— Begin —

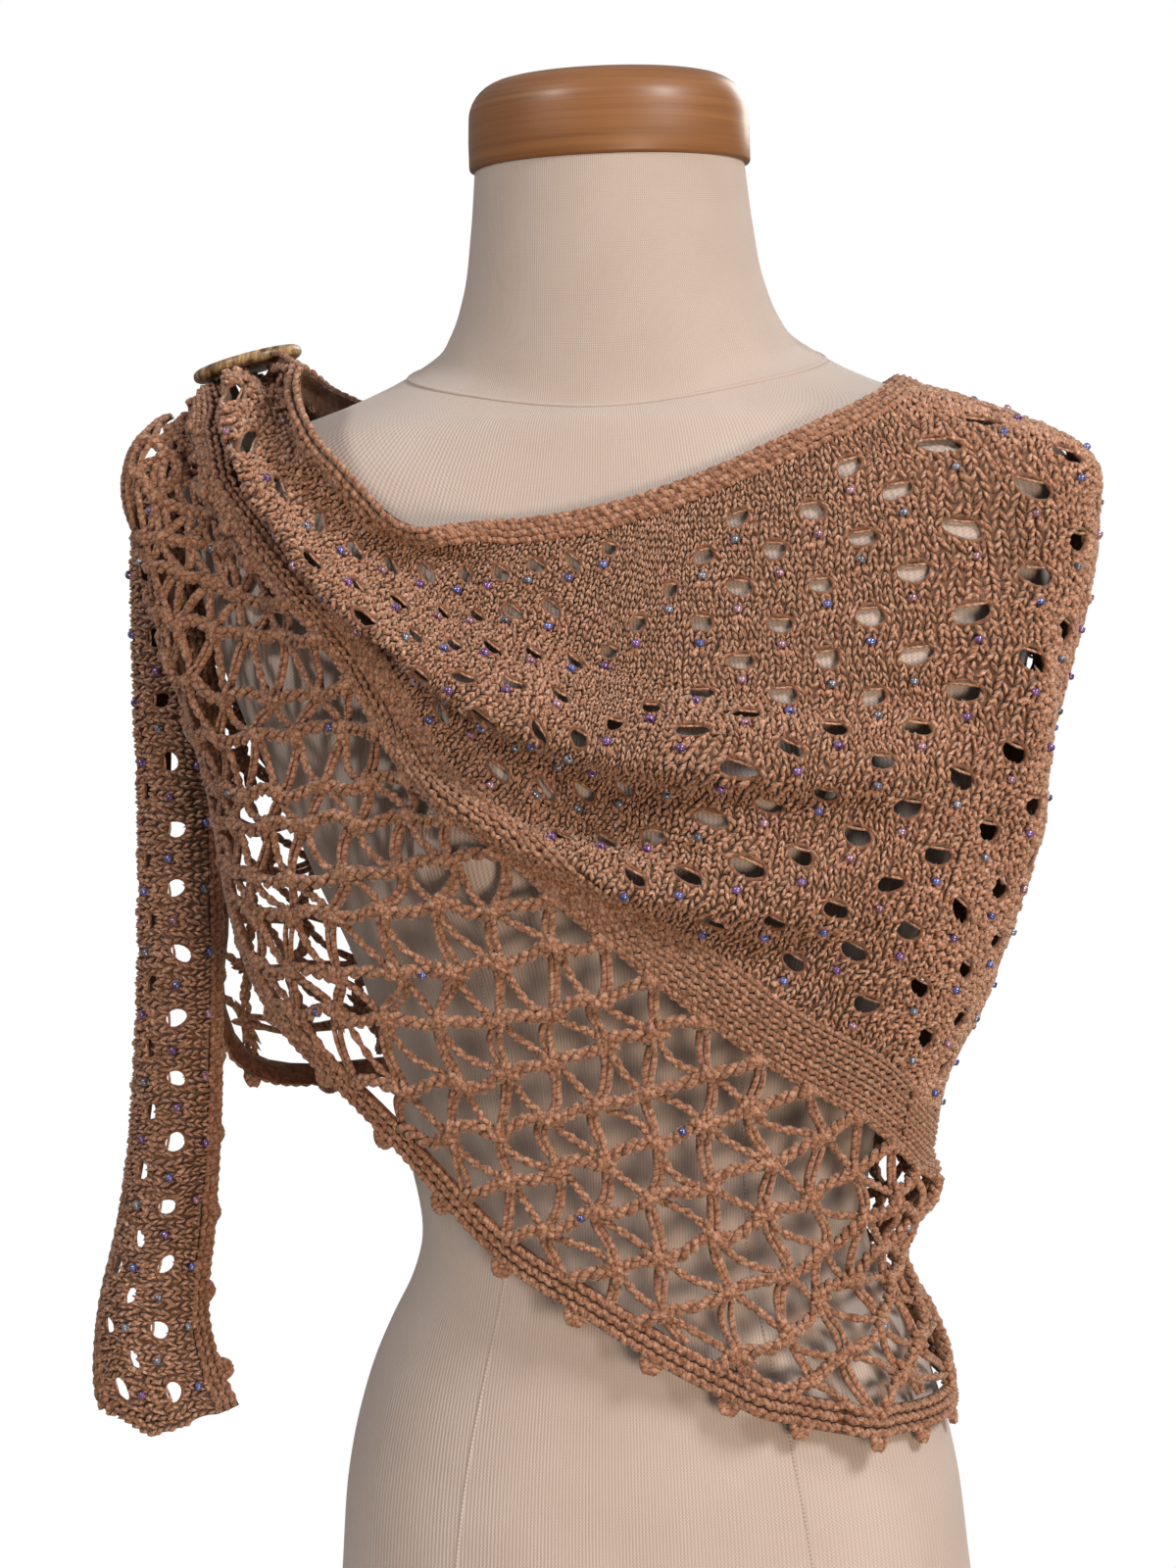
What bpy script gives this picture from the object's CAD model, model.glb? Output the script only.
import math

import bpy
import numpy as np
from mathutils import Matrix, Vector


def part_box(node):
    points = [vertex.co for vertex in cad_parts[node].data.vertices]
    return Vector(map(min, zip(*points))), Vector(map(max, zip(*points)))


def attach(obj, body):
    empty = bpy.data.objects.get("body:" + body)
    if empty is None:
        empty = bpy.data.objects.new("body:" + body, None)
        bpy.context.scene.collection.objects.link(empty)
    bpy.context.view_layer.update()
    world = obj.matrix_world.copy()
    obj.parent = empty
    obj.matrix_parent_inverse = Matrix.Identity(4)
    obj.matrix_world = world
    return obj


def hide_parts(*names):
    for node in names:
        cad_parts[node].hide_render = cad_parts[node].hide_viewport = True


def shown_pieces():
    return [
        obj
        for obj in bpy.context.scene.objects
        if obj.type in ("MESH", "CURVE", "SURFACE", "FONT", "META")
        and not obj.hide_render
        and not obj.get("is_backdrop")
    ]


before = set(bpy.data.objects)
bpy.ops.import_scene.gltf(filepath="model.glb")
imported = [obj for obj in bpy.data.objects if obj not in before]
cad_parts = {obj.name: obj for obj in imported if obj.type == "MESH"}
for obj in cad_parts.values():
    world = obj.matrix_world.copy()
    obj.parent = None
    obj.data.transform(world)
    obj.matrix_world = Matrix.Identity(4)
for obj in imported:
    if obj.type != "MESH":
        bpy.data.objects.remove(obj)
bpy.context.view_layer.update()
rng = np.random.default_rng(7)

# Sizes of the form, the wrap and the wall, in millimetres
WAIST_HEIGHT = 230.0
REST_GAP = 2.7          # middle of the cloth above the form's skin
BLEND = 2.4
CROWN_HEIGHT = 270.0    # above this height the shoulders are rounded over
CROWN_REACH = 190.0
RAY_START, RAY_END, RAY_HALVINGS = 20.0, 260.0, 18      # search for the drape along a ray
FOLD_CLEARANCE = 0.6    # least rise of a fold where the cloth rests on the form
NECK_EDGING = 10.0      # width of the slip-stitch band
HEM_EDGING = 13.0
PICOT_LENGTH = 8.0
PICOT_PITCH = 35.0
TAIL_WIDTH = 70.0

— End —

Required work:
Output the data above exactly, please, line for line.

Result for this exercise:
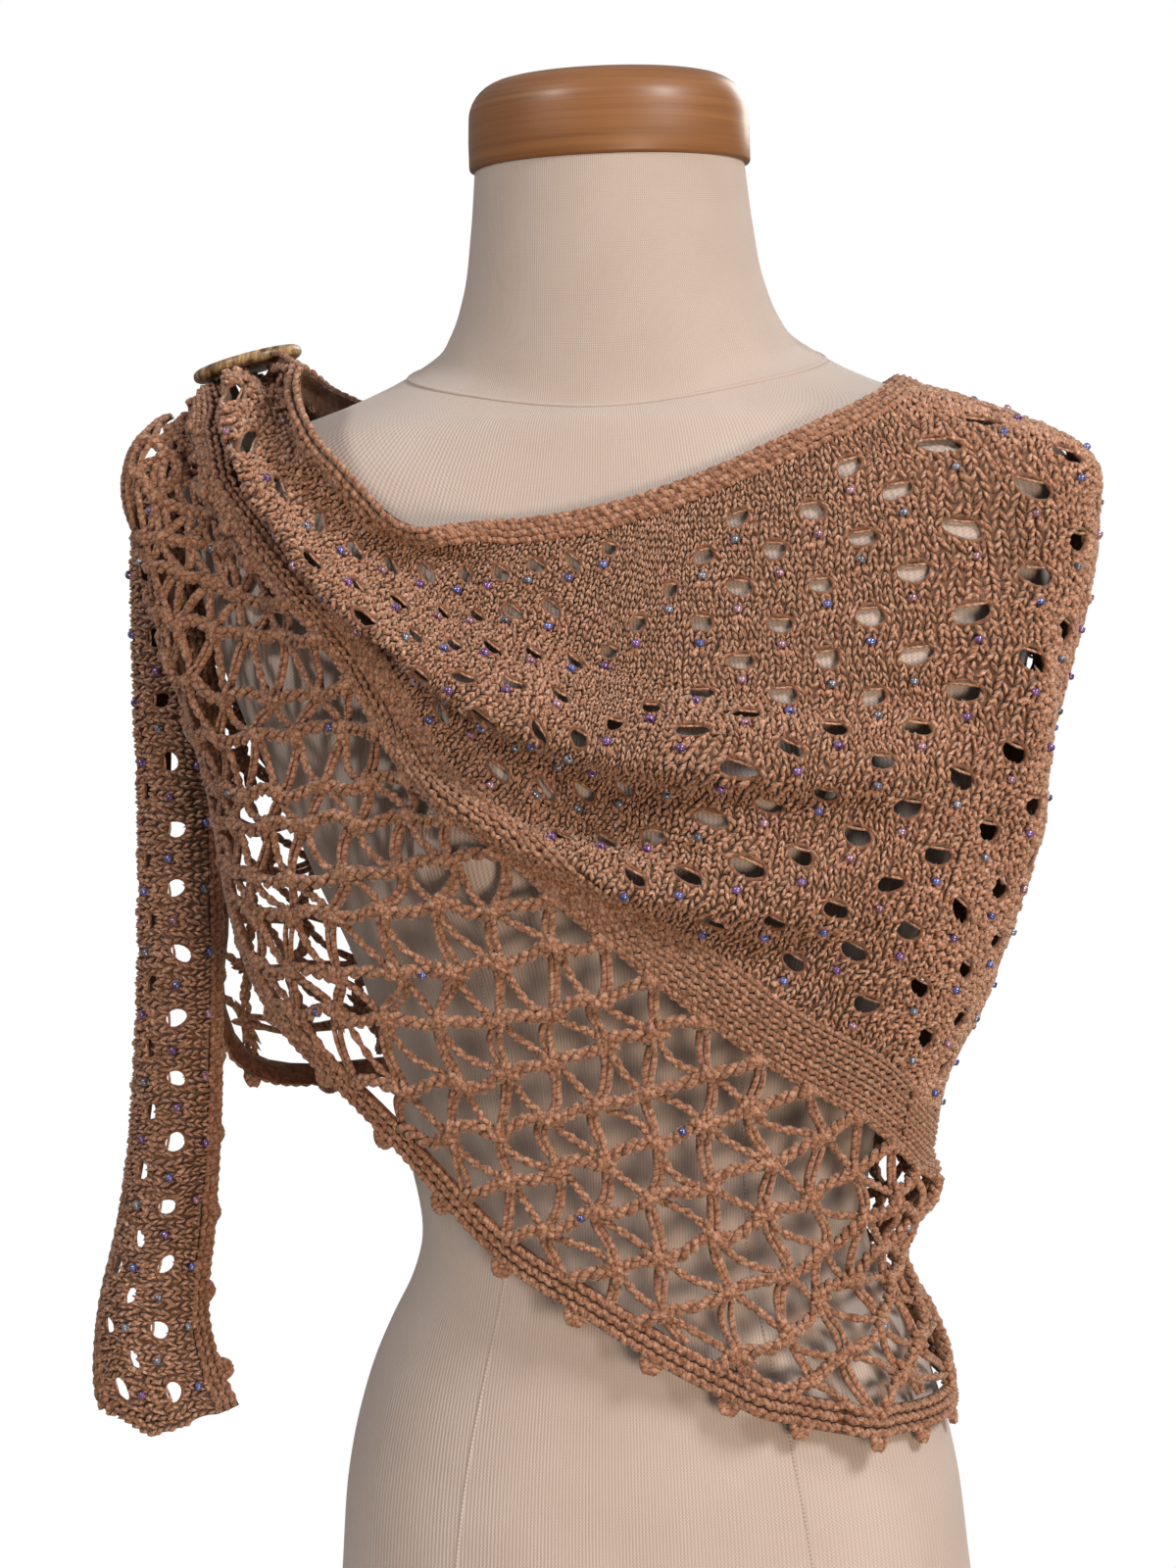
What bpy script gives this picture from the object's CAD model, model.glb? Output the script only.
import math

import bpy
import numpy as np
from mathutils import Matrix, Vector


def part_box(node):
    points = [vertex.co for vertex in cad_parts[node].data.vertices]
    return Vector(map(min, zip(*points))), Vector(map(max, zip(*points)))


def attach(obj, body):
    empty = bpy.data.objects.get("body:" + body)
    if empty is None:
        empty = bpy.data.objects.new("body:" + body, None)
        bpy.context.scene.collection.objects.link(empty)
    bpy.context.view_layer.update()
    world = obj.matrix_world.copy()
    obj.parent = empty
    obj.matrix_parent_inverse = Matrix.Identity(4)
    obj.matrix_world = world
    return obj


def hide_parts(*names):
    for node in names:
        cad_parts[node].hide_render = cad_parts[node].hide_viewport = True


def shown_pieces():
    return [
        obj
        for obj in bpy.context.scene.objects
        if obj.type in ("MESH", "CURVE", "SURFACE", "FONT", "META")
        and not obj.hide_render
        and not obj.get("is_backdrop")
    ]


before = set(bpy.data.objects)
bpy.ops.import_scene.gltf(filepath="model.glb")
imported = [obj for obj in bpy.data.objects if obj not in before]
cad_parts = {obj.name: obj for obj in imported if obj.type == "MESH"}
for obj in cad_parts.values():
    world = obj.matrix_world.copy()
    obj.parent = None
    obj.data.transform(world)
    obj.matrix_world = Matrix.Identity(4)
for obj in imported:
    if obj.type != "MESH":
        bpy.data.objects.remove(obj)
bpy.context.view_layer.update()
rng = np.random.default_rng(7)

# Sizes of the form, the wrap and the wall, in millimetres
WAIST_HEIGHT = 230.0
REST_GAP = 2.7          # middle of the cloth above the form's skin
BLEND = 2.4
CROWN_HEIGHT = 270.0    # above this height the shoulders are rounded over
CROWN_REACH = 190.0
RAY_START, RAY_END, RAY_HALVINGS = 20.0, 260.0, 18      # search for the drape along a ray
FOLD_CLEARANCE = 0.6    # least rise of a fold where the cloth rests on the form
NECK_EDGING = 10.0      # width of the slip-stitch band
HEM_EDGING = 13.0
PICOT_LENGTH = 8.0
PICOT_PITCH = 35.0
TAIL_WIDTH = 70.0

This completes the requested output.